A nucleation
rate model for describing the kinetics of secondary
nucleation caused by interparticle energies (SNIPEs) is derived theoretically,
verified numerically, and validated experimentally. The theoretical
derivation reveals that the SNIPE mechanism can be viewed as enhanced
primary nucleation, i.e., primary nucleation with a lower thermodynamic
energy barrier (for nucleation) and a smaller critical nucleus size,
both caused by the interparticle interactions and the associated energy
between the surface of a seed crystal and a molecular cluster in solution,
as shown in part I of this series. In the case of a sufficiently agitated
suspension, the model depends on four parameters: two reflecting primary
nucleation kinetics and the other two accounting for the intensity
and effective spatial range of the interparticle interactions.
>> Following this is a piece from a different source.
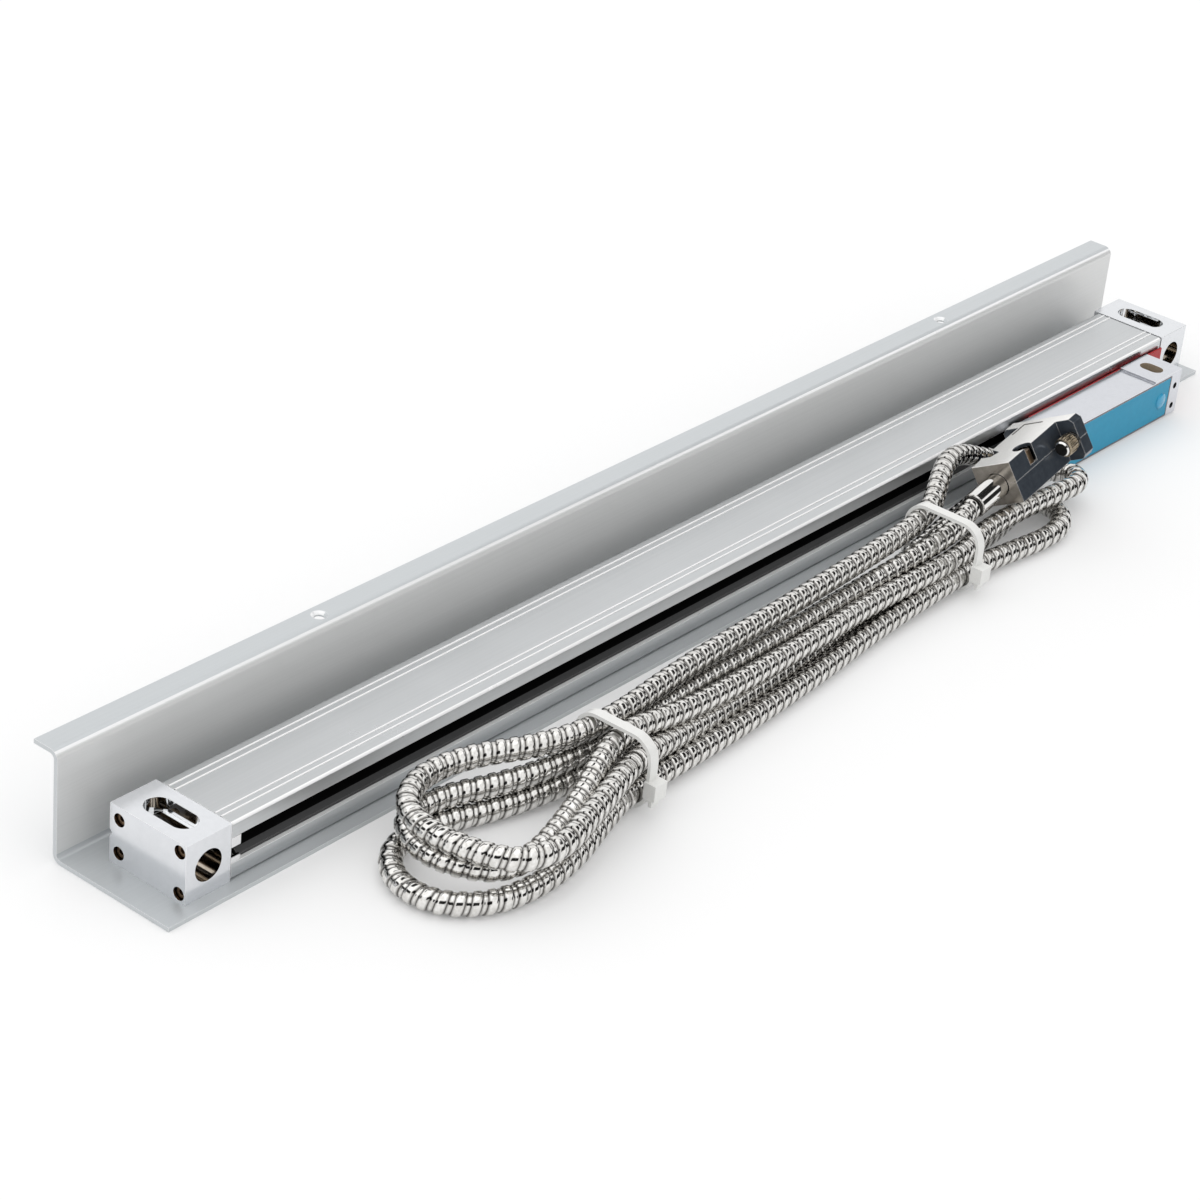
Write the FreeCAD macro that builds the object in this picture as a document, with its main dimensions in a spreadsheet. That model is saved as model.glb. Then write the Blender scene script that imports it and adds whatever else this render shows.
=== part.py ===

As
a numerical verification of the model, we show that the nucleation
kinetics described by the SNIPE rate model is in quantitative agreement
with those given by the kinetic rate equation model developed in part
II of this series. A sensitivity analysis of the SNIPE rate model
is conducted to present the effect of key model parameters on the
nucleation kinetics. Moreover, the SNIPE rate model is validated by
fitting the model to the time-resolved data of secondary nucleation
experiments as well as to two other, well-known secondary nucleation
rate models. Importantly, all of the estimated parameter values for
the SNIPE model were consistent with the theoretical estimates, while
some of the estimated parameter values for one of the well-known secondary
nucleation models deviated from the corresponding theoretical values
significantly.